Russia-Ukraine war at a glance: what we know on day 463 of the invasion | Russia #RussiaUkraine #war #glance #day #invasion #Russia

  • The French president, Emmanuel Macron, has said a negotiated peace in Ukraine may have to be be prioritised over putting Russia’s president, Vladimir Putin, on trial for war crimes. In a speech in Bratislava, he said: “If in a few months to come, you have a window for negotiation with the existing Russian political power, the question you will have is an arbitrage between a trial and a negotiation. And you will have to negotiate with the leaders you have, de facto, even if the day after you will have to judge them in front of international justice … Otherwise you can put yourselves just in an impossible situation where you say ‘I want you to go to jail but you are the only ones I can negotiate with’.”

  • Macron also urged Nato to offer Ukraine “tangible and credible” security assurances, arguing that it was in the west’s interests to do so as Kyiv “is today protecting Europe”. Leaders will meet in Vilnius, the capital of Lithuania, in July to discuss Nato membership for Ukraine.

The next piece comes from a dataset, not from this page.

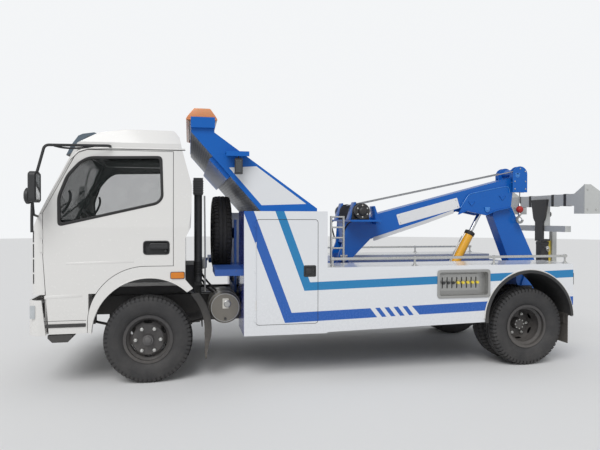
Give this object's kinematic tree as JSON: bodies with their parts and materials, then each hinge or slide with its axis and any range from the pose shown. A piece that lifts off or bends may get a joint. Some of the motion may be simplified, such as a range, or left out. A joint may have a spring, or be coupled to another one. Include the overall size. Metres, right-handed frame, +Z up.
{
  "type": "light tow truck",
  "caption": "Cab-over tow truck with twin rear wheels, side lockers, a lifting boom with winches and hooks, and a folding wheel-lift stinger.",
  "frame": {"origin": "on the ground, under the middle of the truck's length and width", "axes": "+Z up, +X towards the rear of the truck, -Y the driver's side (left)"},
  "size_m": [5.88, 2.4, 2.5594],
  "materials": {
    "body_white": "gloss white paint",
    "body_blue": "gloss blue paint",
    "chassis_black": "satin black paint",
    "cast_grey": "bare casting",
    "tyre_rubber": "matte rubber",
    "black_plastic": "grained plastic",
    "clear_glass": "clear",
    "lamp_plastic": "moulded lens",
    "checker_aluminium": "raised tread pattern",
    "bright_steel": "polished",
    "wire_steel": "galvanised wire",
    "cylinder_yellow": "gloss yellow paint",
    "seat_fabric": "woven"
  },
  "bodies": {
    "chassis": {"frame": "chassis_black", "front_axle": "chassis_black", "rear_axle": "chassis_black", "leaf_springs": "chassis_black", "engine": "cast_grey", "driveshaft": "chassis_black", "tanks": "chassis_black", "exhaust": "cast_grey", "front_bumper": "body_white", "mudguards": "black_plastic", "deck": "body_blue", "toolboxes": "body_white", "side_bodies": "body_white", "lever_boxes": "chassis_black", "handrails": "bright_steel", "rear_bumper": "chassis_black", "light_mast": "body_blue", "mast_panel": "checker_aluminium", "light_bar": "lamp_plastic", "lamps": "lamp_plastic", "spare_tyre": "tyre_rubber", "spare_wheel": "chassis_black", "spare_carrier": "body_blue", "air_intake": "black_plastic"},
    "cab": {"cab_shell": "body_white", "cab_glass": "clear_glass", "cab_trim": "black_plastic", "dashboard": "black_plastic", "seats": "seat_fabric", "mirrors": "black_plastic"},
    "steering_wheel": {"steering_wheel": "black_plastic"},
    "cab_door_left": {"cab_door_left": "body_white", "door_glass_left": "clear_glass"},
    "cab_door_right": {"cab_door_right": "body_white", "door_glass_right": "clear_glass"},
    "knuckle_left": {"knuckle_left": "cast_grey"},
    "knuckle_right": {"knuckle_right": "cast_grey"},
    "front_wheel_left": {"front_wheel_left": "chassis_black", "front_tyre_left": "tyre_rubber"},
    "front_wheel_right": {"front_wheel_right": "chassis_black", "front_tyre_right": "tyre_rubber"},
    "rear_wheels_left": {"rear_wheels_left": "chassis_black", "rear_tyres_left": "tyre_rubber"},
    "rear_wheels_right": {"rear_wheels_right": "chassis_black", "rear_tyres_right": "tyre_rubber"},
    "toolbox_door_left": {"toolbox_door_left": "body_white"},
    "toolbox_door_right": {"toolbox_door_right": "body_white"},
    "boom": {"boom": "body_blue", "boom_fork": "body_blue", "boom_gussets": "body_blue", "boom_head": "body_blue", "winches": "chassis_black", "tow_ropes": "wire_steel"},
    "winch_drum_left": {"winch_drum_left": "wire_steel"},
    "winch_drum_right": {"winch_drum_right": "wire_steel"},
    "lift_barrel": {"lift_barrel": "cylinder_yellow"},
    "lift_rod": {"lift_rod": "bright_steel"},
    "stinger_outer": {"stinger_outer": "chassis_black"},
    "stinger_inner": {"stinger_inner": "chassis_black"},
    "wheel_cradle": {"wheel_cradle": "cast_grey"}
  },
  "joints": [
    {"name": "cab_tilt", "type": "hinge", "parent": "chassis", "child": "cab", "pos_m": [-2.885, 0, 0.775], "axis": [0, -1, 0], "range_deg": [0, 45]},
    {"name": "cab_door_left_hinge", "type": "hinge", "parent": "cab", "child": "cab_door_left", "pos_m": [-2.808, -0.964, 1], "axis": [0, 0, -1], "range_deg": [0, 65]},
    {"name": "cab_door_right_hinge", "type": "hinge", "parent": "cab", "child": "cab_door_right", "pos_m": [-2.808, 0.964, 1], "axis": [0, 0, 1], "range_deg": [0, 65]},
    {"name": "steer_left", "type": "hinge", "parent": "chassis", "child": "knuckle_left", "pos_m": [-1.92, -0.7, 0.4], "axis": [0, 0, 1], "range_deg": [-35, 35]},
    {"name": "steer_right", "type": "hinge", "parent": "chassis", "child": "knuckle_right", "pos_m": [-1.92, 0.7, 0.4], "axis": [0, 0, 1], "range_deg": [-35, 35]},
    {"name": "steering_wheel_turn", "type": "hinge", "parent": "cab", "child": "steering_wheel", "pos_m": [-2.39, -0.43, 1.47], "axis": [0.5736, 0, 0.8192], "range_deg": [-530, 530]},
    {"name": "front_wheel_left_spin", "type": "hinge", "parent": "knuckle_left", "child": "front_wheel_left", "pos_m": [-1.92, -0.825, 0.4], "axis": [0, -1, 0], "continuous": true},
    {"name": "front_wheel_right_spin", "type": "hinge", "parent": "knuckle_right", "child": "front_wheel_right", "pos_m": [-1.92, 0.825, 0.4], "axis": [0, -1, 0], "continuous": true},
    {"name": "rear_wheels_left_spin", "type": "hinge", "parent": "chassis", "child": "rear_wheels_left", "pos_m": [1.88, -0.795, 0.4], "axis": [0, -1, 0], "continuous": true},
    {"name": "rear_wheels_right_spin", "type": "hinge", "parent": "chassis", "child": "rear_wheels_right", "pos_m": [1.88, 0.795, 0.4], "axis": [0, -1, 0], "continuous": true},
    {"name": "toolbox_door_left_hinge", "type": "hinge", "parent": "chassis", "child": "toolbox_door_left", "pos_m": [-0.948, -1.084, 1], "axis": [0, 0, -1], "range_deg": [0, 95]},
    {"name": "toolbox_door_right_hinge", "type": "hinge", "parent": "chassis", "child": "toolbox_door_right", "pos_m": [-0.948, 1.084, 1], "axis": [0, 0, 1], "range_deg": [0, 95]},
    {"name": "boom_lift", "type": "hinge", "parent": "chassis", "child": "boom", "pos_m": [0.15, 0, 1.065], "axis": [0, -1, 0], "range_deg": [0, 15]},
    {"name": "winch_left_turn", "type": "hinge", "parent": "boom", "child": "winch_drum_left", "pos_m": [0.286, -0.26, 1.592], "axis": [0, -1, 0], "continuous": true},
    {"name": "winch_right_turn", "type": "hinge", "parent": "boom", "child": "winch_drum_right", "pos_m": [0.286, 0.26, 1.592], "axis": [0, -1, 0], "continuous": true},
    {"name": "lift_barrel_swing", "type": "hinge", "parent": "chassis", "child": "lift_barrel", "pos_m": [1.51, 0, 0.85], "axis": [0, -1, 0], "range_deg": [0, 18.59]},
    {"name": "lift_rod_slide", "type": "slide", "parent": "lift_barrel", "child": "lift_rod", "axis": [0.4718, 0, 0.8817], "range_m": [0, 0.3562]},
    {"name": "stinger_fold", "type": "hinge", "parent": "boom", "child": "stinger_outer", "pos_m": [2.7565, 0, 0.53], "axis": [0, 1, 0], "range_deg": [0, 95]},
    {"name": "stinger_extend", "type": "slide", "parent": "stinger_outer", "child": "stinger_inner", "axis": [0, 0, 1], "range_m": [0, 0.42]},
    {"name": "cradle_swivel", "type": "hinge", "parent": "stinger_inner", "child": "wheel_cradle", "pos_m": [2.77, 0, 1.57], "axis": [1, 0, 0], "range_deg": [-30, 30]}
  ],
  "couplings": [
    {"joint": "steer_right", "follows": "steer_left", "ratio": 1},
    {"joint": "steering_wheel_turn", "follows": "steer_left", "ratio": 15},
    {"joint": "lift_barrel_swing", "follows": "boom_lift", "ratio": 1.2263},
    {"joint": "lift_rod_slide", "follows": "boom_lift", "m_per_rad": 1.3528}
  ]
}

  • The US has announced a new $300m arms package for Ukraine, including air defence systems and tens of millions of rounds of ammunition, but warned Kyiv that US weaponry should not be used for attacks within Russia. “We have been very clear with the Ukrainians privately – we’ve certainly been clear publicly – that we do not support attacks inside Russia,” said National Security Council spokesman John Kirby.

  • A German government spokesperson has said Ukraine has the right to attack Russian territory as it qualifies as self-defence. In an interview with German news website Deutsche Welle, Steffen Hebestreit said: “International law allows Ukraine to carry out strikes on the territory of Russia for the purpose of self-defence.”

  • Russia does not plan to declare martial law after Tuesday’s large-scale drone strike on Moscow, the Kremlin spokesperson, Dmitry Peskov, has said. The Kremlin’s comments came after several leading Russian officials and pro-war figures including Chechen ruler Ramzan Kadyrov urged Putin to respond to the drone attacks by declaring a state of total war.

  • Russia said Ukrainian artillery hit the Russian town of Shebekino on the Ukrainian border for a third time this week, injuring four people, while drones attacked two oil refineries 65-80km east of Russia’s biggest oil export terminals. Russian officials did not attribute blame for the drone attacks and said a fire at one of the terminals was put out.

  • The UN has proposed that Kyiv, Moscow and Ankara start preparatory work for the transit of Russian ammonia through Ukraine as it tries to salvage a deal allowing safe Black Sea grain exports, a source close to the talks has told Reuters. The Ukrainian president, Volodymyr Zelenskiy, in his nightly video address accused Russia of blocking all activity at the port of Pivdennyi, with 1.5 million tonnes of agricultural products unable to move.

  • Only 500 people are left in Bakhmut, the city in the east of Ukraine that has been subject to heavy fighting in the last year, according to its mayor. The figure from Oleksii Reva, reported by the Ukrainian news agency UNIAN, is a tiny fraction of its prewar population of 70,000.

  • Yevgeny Prigozhin, the head of the Russian mercenary group Wagner, has said he has asked prosecutors to investigate “crimes” committed by senior Russian defence officials before and during the invasion of Ukraine.

  • An Iraqi citizen fighting with Wagner was killed in Ukraine in early April, the first confirmed case of someone from the Middle East dying in the conflict, Prigozhin told Reuters. Abbas Abuthar Witwit died on April 7, a day after arriving at a Wagner hospital in the Russian-controlled eastern Ukrainian city of Luhansk, the RIA FAN news site also reported.

  • Russia claimed it destroyed Ukrainian naval forces’ last major warship, the Yuri Olefirenko, which it said was stationed in the southern port of Odesa. The Russian air force said it attacked the ship on 29 May. Ukraine has not commented.

  • Analysis from the Kyiv Post suggests about 90% of the 500 missiles and drones launched by Russia in May in attacks on Ukraine failed, to the cost of $1.7bn. It said 533 of them were destroyed by the Ukrainian air force, including 401 Shahed-136 drones that cost about $20,000 each.

  • The Russian security council deputy chair, Dmitry Medvedev, said Britain was Moscow’s “eternal enemy”. Any British officials who facilitated the war in Ukraine could be considered legitimate military targets, he said.